Knowing that she only had herself to rely on, she took it upon herself to teach herself programming and web design and used those skills to start her own online gaming company at the age of 15 with the goal of raising enough money for college. Well, that small business grew and grew and the money started pouring in. Newspapers and magazines began featuring her online game and she became known in the computer gaming world long before she ever entered college. So when it came time to apply for colleges, she had her pick to choose from.

That game put her through college where she just completed her bachelor's degree in programming. And since she was paying for her own classes, she had great incentive to get good grades. She didn't want to have to pay for any classes twice. She accepted a job with a software development firm a few months before she earned her degree. At 22 years old, she's making nearly the same salary as I am, and will exceed that in no time at all.

I was one of seven children and my parents couldn't afford to send all of us to college. The only fair thing to do was to send none of us.

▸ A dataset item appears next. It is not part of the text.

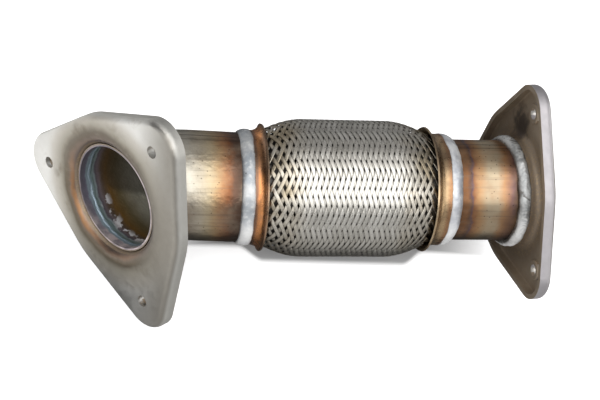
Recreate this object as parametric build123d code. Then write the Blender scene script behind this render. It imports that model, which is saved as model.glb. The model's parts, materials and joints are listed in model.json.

We each had to put ourselves through school, and we did.

The moral of my story is that when parents take on responsibilities that belong to their children, they may grow into dependent adults. When parents back away and allow their children to sink or swim on their own merit, they're more likely to become self-reliant, independent adults.

Your son knows what his responsibilities are in regards to his school work and athletic activities. Let him sink or swim on his own merit. He may just surprise you.